Uruguay housing loans

Housing loans in local currency rose by about 3% to 154 million UI during the year to April 2019, mainly buoyed by falling interest rates, according to the BCU.

Economic slowdown

Uruguay´s economy grew by 1.6% in 2018, following expansions of 2.6% in 2017, 1.7% in 2016 and 0.4% in 2015, mainly driven by growth in telecommunications, according to the Banco Central del Uruguay.

Foreign trade registered a decline in both exports and imports, down by 4.8% and 2%, respectively.

Uruguay gdp inflation

The country registered strong economic growth averaging 5.3% annually from 2004 to 2014, before slowing to 0.4% in 2015, as commodity prices slumped and Uruguay’s trade partners slowed.

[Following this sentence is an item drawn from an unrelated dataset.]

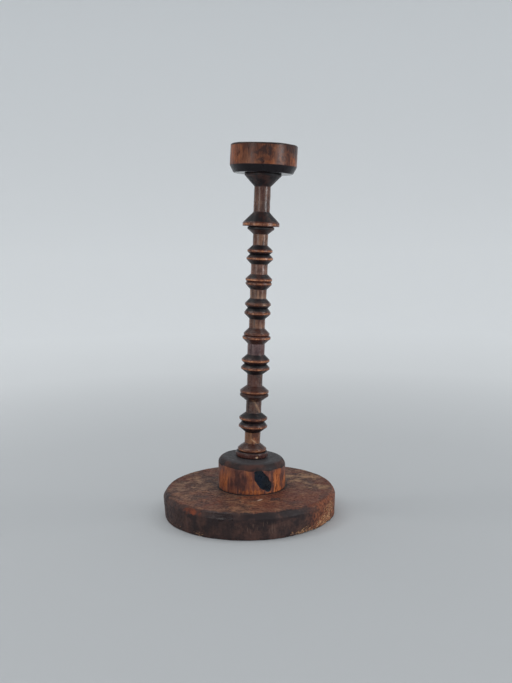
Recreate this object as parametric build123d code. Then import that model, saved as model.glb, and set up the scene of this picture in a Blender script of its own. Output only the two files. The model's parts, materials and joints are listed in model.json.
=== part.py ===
from build123d import *
from collections import namedtuple
import math
import os

os.makedirs("parts", exist_ok=True)

# A turned wooden candlestick: a round board with a pedestal block screwed to it, a stem of reels
# threaded on one dowel like cotton reels, and a shallow cup with a candle socket on top.
# Millimetres. The origin is the centre of the board's underside, with +Z up and +Y to the back.
# The stem is not quite upright: it stands square on the pedestal's top face, which slants.

# Base board
BASE_THICKNESS = 21.3
BASE_RADIUS = 72.4  # widest, just under the eased top edge
BASE_FOOT_TAPER = 0.9  # how much narrower the board is at its underside
BASE_EDGE_RUN = 2.7  # eased top edge, inwards
BASE_EDGE_DROP = 4.4  # eased top edge, downwards
BASE_EDGE_ROUND = 2.4
BASE_FOOT_ROUND = 0.8

# Pedestal block, a short drum set a little off the board's centre
BLOCK_X = 2.3
BLOCK_Y = 4.0
BLOCK_RADIUS = 28.3
BLOCK_HEIGHT = 25.8  # along the stem's axis
BLOCK_EDGE_ROUND = 6.2

# Stem axis
LEAN_DEG = 3.15  # from upright, towards +X
STEM_X = 0.9  # where the axis meets the board's top face
STEM_Y = BLOCK_Y

# Dowel through the stem
DOWEL_RADIUS = 3.175
DOWEL_CLEARANCE = 0.075
DOWEL_END_CHAMFER = 0.6
DOWEL_GLUE_GAP = 0.5  # left above its upper end, inside the cup
BLOCK_SOCKET_DEPTH = 18.4

# Foot ring between the block and the lowest reel
RING_RADIUS = 13.4
RING_THICKNESS = 5.0
RING_EDGE_ROUND = 1.5

# Stem reels, from the bottom up. Each has a flat end and a bevelled end, and they alternate, so
# flat ends meet in a thin slit and bevelled ends meet in a V groove.
Reel = namedtuple("Reel", "length flat_rim bevel_rim shaft inner_bevel outer_bevel")
REELS = [
    Reel(24.8, 12.10, 12.00, 6.60, 4.4, 2.8),
    Reel(24.5, 11.95, 11.85, 6.50, 4.2, 2.5),
    Reel(24.6, 12.05, 12.00, 6.50, 4.2, 2.7),
    Reel(23.8, 11.75, 11.65, 7.20, 4.2, 2.6),
    Reel(23.1, 10.70, 10.90, 6.65, 4.0, 3.4),
    Reel(21.9, 10.85, 10.80, 6.90, 4.0, 2.6),
    Reel(22.2, 11.00, 11.00, 6.90, 3.9, 2.6),
    Reel(23.0, 11.00, 10.40, 6.20, 3.9, 2.3),
]
RIM_LAND = 1.4
FLAT_END_CHAMFER = 0.9
OUTER_BEVEL_DROP = 2.6
RIM_ROUND = 0.35
NECK_ROUND = 0.8

# Top reel, longer and wider than the others
TOP_LENGTH = 42.5
TOP_RIM_RADIUS = 15.1
TOP_SHAFT_RADIUS = 6.75
TOP_LOWER_LAND = 2.8
TOP_UPPER_LAND = 1.6
TOP_BEVEL = 8.7
TOP_RIM_ROUND = 0.5
TOP_NECK_ROUND = 1.5

# Candle cup
CUP_RADIUS = 27.25
CUP_HEIGHT = 22.8
CUP_FOOT_RUN = 3.0  # bevel round its underside, inwards
CUP_FOOT_RISE = 5.8
CUP_RIM_ROUND = 1.1
DRIP_RADIUS = 22.0
DRIP_DEPTH = 5.0
DRIP_FLOOR_ROUND = 2.0
CANDLE_RADIUS = 11.1  # a 22 mm candle with room to go in
CANDLE_SOCKET_DEPTH = 9.0  # below the drip recess
CUP_WEB = 2.3  # wood left between the candle and the dowel

# Wood screws, driven up through the board into the block
SCREW_COUNT = 3
SCREW_CIRCLE_RADIUS = 17.5
SCREW_LENGTH = 32.0
SCREW_SHANK_RADIUS = 2.1
SCREW_ROOT_RADIUS = 1.5
SCREW_THREAD_LENGTH = 17.0
SCREW_PITCH = 2.1
SCREW_TIP_LENGTH = 3.0
SCREW_HEAD_RADIUS = 4.1
SCREW_HEAD_CONE = 2.3
SCREW_HEAD_LIP = 0.4
SCREW_RECESS = 1.0  # how far the head sits above the board's underside
SCREW_CLEARANCE = 0.06
SLOT_WIDTH = 1.1
SLOT_DEPTH = 1.1

BORE_RADIUS = DOWEL_RADIUS + DOWEL_CLEARANCE
CUP_SOCKET_DEPTH = CUP_HEIGHT - DRIP_DEPTH - CANDLE_SOCKET_DEPTH - CUP_WEB
CUT = 200.0  # larger than anything it trims
STEM = Location((STEM_X, STEM_Y, BASE_THICKNESS), (0, LEAN_DEG, 0))


def turned(outline, rounds):
    """Solid turned about Z from (radius, height) points; rounds maps a point's number to a radius."""
    face = make_face(Polyline(*[(r, 0, z) for r, z in outline], close=True))
    for number, radius in rounds.items():
        r, z = outline[number]
        corner = face.vertices().sort_by_distance((r, 0, z))[0]
        face = fillet(corner, radius)
    return revolve(face, Axis.Z)


def drilled(bottom, depth, radius):
    """Drill along Z, from bottom upwards."""
    return Pos(0, 0, bottom) * Cylinder(radius, depth, align=(Align.CENTER, Align.CENTER, Align.MIN))


def on_stem(height):
    """Place at a height along the stem, measured from the board's top face."""
    return STEM * Pos(0, 0, height)


def screw_places():
    """Screw axes, at the board's underside."""
    for number in range(SCREW_COUNT):
        angle = math.radians(90 + number * 360 / SCREW_COUNT)
        x = BLOCK_X + SCREW_CIRCLE_RADIUS * math.cos(angle)
        y = BLOCK_Y + SCREW_CIRCLE_RADIUS * math.sin(angle)
        yield Pos(x, y, 0)


def screw_envelope(clearance):
    """Head, shank and thread crests of a screw, or with a clearance the hole that it needs."""
    head = SCREW_HEAD_RADIUS + clearance
    shank = SCREW_SHANK_RADIUS + clearance
    seat = SCREW_RECESS + SCREW_HEAD_LIP
    top = SCREW_RECESS + SCREW_LENGTH + clearance
    below = SCREW_RECESS if clearance == 0 else -1.0
    outline = [
        (0, below),
        (head, below),
        (head, seat),
        (shank, seat + SCREW_HEAD_CONE),
        (shank, top - SCREW_TIP_LENGTH),
        (0, top),
    ]
    return turned(outline, {})


def base_screw():
    body = screw_envelope(0)
    thread_top = SCREW_RECESS + SCREW_LENGTH - SCREW_TIP_LENGTH
    groove_width = SCREW_PITCH * 0.7
    for number in range(int(SCREW_THREAD_LENGTH / SCREW_PITCH)):
        middle = thread_top - (number + 0.5) * SCREW_PITCH
        groove = [
            (SCREW_ROOT_RADIUS, middle - groove_width / 4),
            (SCREW_SHANK_RADIUS + 1, middle - groove_width),
            (SCREW_SHANK_RADIUS + 1, middle + groove_width),
            (SCREW_ROOT_RADIUS, middle + groove_width / 4),
        ]
        body -= turned(groove, {})
    slot = Box(CUT, SLOT_WIDTH, 2 * SLOT_DEPTH)
    return body - Pos(0, 0, SCREW_RECESS) * slot


def base_disc():
    foot_radius = BASE_RADIUS - BASE_FOOT_TAPER
    outline = [
        (0, 0),
        (foot_radius, 0),
        (BASE_RADIUS, BASE_THICKNESS - BASE_EDGE_DROP),
        (BASE_RADIUS - BASE_EDGE_RUN, BASE_THICKNESS),
        (0, BASE_THICKNESS),
    ]
    board = turned(outline, {1: BASE_FOOT_ROUND, 2: BASE_EDGE_ROUND, 3: BASE_EDGE_ROUND})
    for place in screw_places():
        board -= place * screw_envelope(SCREW_CLEARANCE)
    return board


def pedestal_block():
    foot = Pos(BLOCK_X, BLOCK_Y, BASE_THICKNESS)
    drum = foot * Cylinder(BLOCK_RADIUS, CUT, align=(Align.CENTER, Align.CENTER, Align.MIN))
    drum -= on_stem(BLOCK_HEIGHT) * Box(CUT, CUT, 2 * CUT, align=(Align.CENTER, Align.CENTER, Align.MIN))
    top_edge = drum.edges().sort_by(Axis.Z)[-1]
    drum = fillet(top_edge, BLOCK_EDGE_ROUND)
    drum -= on_stem(0) * drilled(BLOCK_HEIGHT - BLOCK_SOCKET_DEPTH, CUT, BORE_RADIUS)
    for place in screw_places():
        drum -= place * screw_envelope(SCREW_CLEARANCE)
    return drum


def foot_ring():
    outline = [
        (BORE_RADIUS, 0),
        (RING_RADIUS, 0),
        (RING_RADIUS, RING_THICKNESS),
        (BORE_RADIUS, RING_THICKNESS),
    ]
    return turned(outline, {1: RING_EDGE_ROUND, 2: RING_EDGE_ROUND})


def stem_reel(size):
    """One reel, with its flat end down."""
    flat_land = FLAT_END_CHAMFER + RIM_LAND
    bevel_land = size.length - size.outer_bevel - RIM_LAND
    outline = [
        (BORE_RADIUS, 0),
        (size.flat_rim - FLAT_END_CHAMFER, 0),
        (size.flat_rim, FLAT_END_CHAMFER),
        (size.flat_rim, flat_land),
        (size.shaft, flat_land + size.inner_bevel),
        (size.shaft, bevel_land - size.inner_bevel),
        (size.bevel_rim, bevel_land),
        (size.bevel_rim, bevel_land + RIM_LAND),
        (size.bevel_rim - OUTER_BEVEL_DROP, size.length),
        (BORE_RADIUS, size.length),
    ]
    rims = dict.fromkeys((2, 3, 6, 7), RIM_ROUND)
    necks = dict.fromkeys((4, 5), NECK_ROUND)
    return turned(outline, rims | necks)


def top_reel():
    lower_neck = TOP_LOWER_LAND + TOP_BEVEL
    upper_land = TOP_LENGTH - TOP_UPPER_LAND
    outline = [
        (BORE_RADIUS, 0),
        (TOP_RIM_RADIUS, 0),
        (TOP_RIM_RADIUS, TOP_LOWER_LAND),
        (TOP_SHAFT_RADIUS, lower_neck),
        (TOP_SHAFT_RADIUS, upper_land - TOP_BEVEL),
        (TOP_RIM_RADIUS, upper_land),
        (TOP_RIM_RADIUS, TOP_LENGTH),
        (BORE_RADIUS, TOP_LENGTH),
    ]
    rims = dict.fromkeys((1, 2, 5, 6), TOP_RIM_ROUND)
    necks = dict.fromkeys((3, 4), TOP_NECK_ROUND)
    return turned(outline, rims | necks)


def candle_cup():
    drip_floor = CUP_HEIGHT - DRIP_DEPTH
    socket_floor = drip_floor - CANDLE_SOCKET_DEPTH
    outline = [
        (0, 0),
        (CUP_RADIUS - CUP_FOOT_RUN, 0),
        (CUP_RADIUS, CUP_FOOT_RISE),
        (CUP_RADIUS, CUP_HEIGHT),
        (DRIP_RADIUS, CUP_HEIGHT),
        (DRIP_RADIUS, drip_floor),
        (CANDLE_RADIUS, drip_floor),
        (CANDLE_RADIUS, socket_floor),
        (0, socket_floor),
    ]
    cup = turned(outline, {3: CUP_RIM_ROUND, 4: CUP_RIM_ROUND, 5: DRIP_FLOOR_ROUND})
    return cup - drilled(-1, CUP_SOCKET_DEPTH + 1, BORE_RADIUS)


def stem_dowel(length):
    radius = DOWEL_RADIUS
    chamfer = DOWEL_END_CHAMFER
    outline = [
        (0, 0),
        (radius - chamfer, 0),
        (radius, chamfer),
        (radius, length - chamfer),
        (radius - chamfer, length),
        (0, length),
    ]
    return turned(outline, {})


def candlestick():
    """Every sub-part in its place, by node name."""
    nodes = {"base_disc": base_disc(), "pedestal_block": pedestal_block()}
    nodes["base_screws"] = Compound(children=[place * base_screw() for place in screw_places()])
    nodes["foot_ring"] = on_stem(BLOCK_HEIGHT) * foot_ring()
    height = BLOCK_HEIGHT + RING_THICKNESS
    for number, size in enumerate(REELS, start=1):
        flat_end_up = number % 2 == 0
        if flat_end_up:
            place = on_stem(height + size.length) * Rot(180, 0, 0)
        else:
            place = on_stem(height)
        nodes[f"reel_{number}"] = place * stem_reel(size)
        height += size.length
    nodes["top_reel"] = on_stem(height) * top_reel()
    height += TOP_LENGTH
    nodes["candle_cup"] = on_stem(height) * candle_cup()
    dowel_bottom = BLOCK_HEIGHT - BLOCK_SOCKET_DEPTH
    dowel_top = height + CUP_SOCKET_DEPTH - DOWEL_GLUE_GAP
    nodes["stem_dowel"] = on_stem(dowel_bottom) * stem_dowel(dowel_top - dowel_bottom)
    return nodes


for name, solid in candlestick().items():
    export_step(solid, f"parts/{name}.step")
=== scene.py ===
import json
import math
from collections import namedtuple

import bmesh
import bpy
import numpy as np
from mathutils import Matrix, Vector


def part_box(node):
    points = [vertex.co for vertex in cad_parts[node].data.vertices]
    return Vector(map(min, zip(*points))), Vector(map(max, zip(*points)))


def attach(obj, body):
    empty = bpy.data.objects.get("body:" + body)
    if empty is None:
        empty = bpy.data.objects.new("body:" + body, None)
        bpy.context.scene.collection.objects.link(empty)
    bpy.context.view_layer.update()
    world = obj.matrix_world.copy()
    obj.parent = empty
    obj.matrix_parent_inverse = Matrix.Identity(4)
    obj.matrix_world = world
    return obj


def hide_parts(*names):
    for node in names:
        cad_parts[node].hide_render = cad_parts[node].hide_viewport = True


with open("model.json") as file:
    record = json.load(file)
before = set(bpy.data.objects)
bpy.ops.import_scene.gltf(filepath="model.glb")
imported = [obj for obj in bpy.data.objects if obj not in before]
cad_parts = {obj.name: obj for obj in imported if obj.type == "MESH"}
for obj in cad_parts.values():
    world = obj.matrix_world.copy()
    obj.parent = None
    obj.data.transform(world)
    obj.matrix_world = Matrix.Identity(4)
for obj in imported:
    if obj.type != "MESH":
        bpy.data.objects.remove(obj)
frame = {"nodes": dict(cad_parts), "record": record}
NODES = frame["nodes"]
MOUNTS = {mount["name"]: mount for mount in frame["record"]["mounts"]}
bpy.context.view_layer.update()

MM = 0.001
WELD = 1e-7  # points of a CAD mesh nearer than this, in metres, are one point
ON_PLANE = 1e-8  # a point this near to a cutting plane is on it
ON_AXIS = 1e-6  # a turned outline this near to its axis ends in a single point
SECTION_AZIMUTH = 0.35  # where outlines are cut, in radians, clear of the CAD meshes' seams
HIDDEN_STEPS = 8  # how much coarser a mesh is inside a bore, where nothing shows
EDGE_REACH = 1.3 * MM  # how far an outline is smoothed to find its edges and creases
SHARPEST = 0.22 * MM  # an edge that stands this far out of its smoothed outline is fully convex

# ---------------------------------------------------------------- places

BOARD_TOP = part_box("base_disc")[1].z
BLOCK_LOW, BLOCK_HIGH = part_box("pedestal_block")
BLOCK_RADIUS = (BLOCK_HIGH.x - BLOCK_LOW.x) / 2
BLOCK_CENTRE = (BLOCK_LOW + BLOCK_HIGH) / 2
STEM_AXIS = Vector(MOUNTS["candle_socket"]["axis"]).normalized()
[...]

Uruguay´s economy is expected to grow by 1.9% this year before accelerating to 3% in 2020, based on IMF projections.

In May 2019, credit rating agency Standard and Poor´s maintained its rating on Uruguay at BBB. Accordingly, no abrupt changes are expected in the country’s policy making, given the current electoral context and the upcoming change in administration.

Uruguay is tagged as a "moderately free" and the world´s 40th freest economy in Heritage.org´s 2019 Index of Economic Freedom, down by two notches from the previous year. It ranks 6th out of 32 South and Central American countries. But in reality, the government´s continuing influence over economic activity hinders overall economic growth.

Uruguay real estate sales transactions

In May 2019, nationwide inflation stood at 7.73%, outside the central bank´s target of 3% to 7%, but down from the annual average of 8.7% from 2011 to 2016, according to the IMF.

The government´s fiscal deficit stood at around 3.9% of GDP in 2018, and Uruguay´s gross public debt widened to 68.3% of GDP last year, up from 65.7% of GDP in 2017 and 61.6% of GDP in 2016, according to Coface.

Uruguay exchange rate

Uruguay´s unemployment rate was 8% in April 2019, slightly down from 8.1% a year earlier, according to Instituto Nacional de Estadística. In 2018, nationwide jobless rate was at 8%, higher than the 7.4% from 2007 to 2017 but far lower than the average jobless rate of 14% from 2000 to 2006.

General elections will take place on October 27, 2019.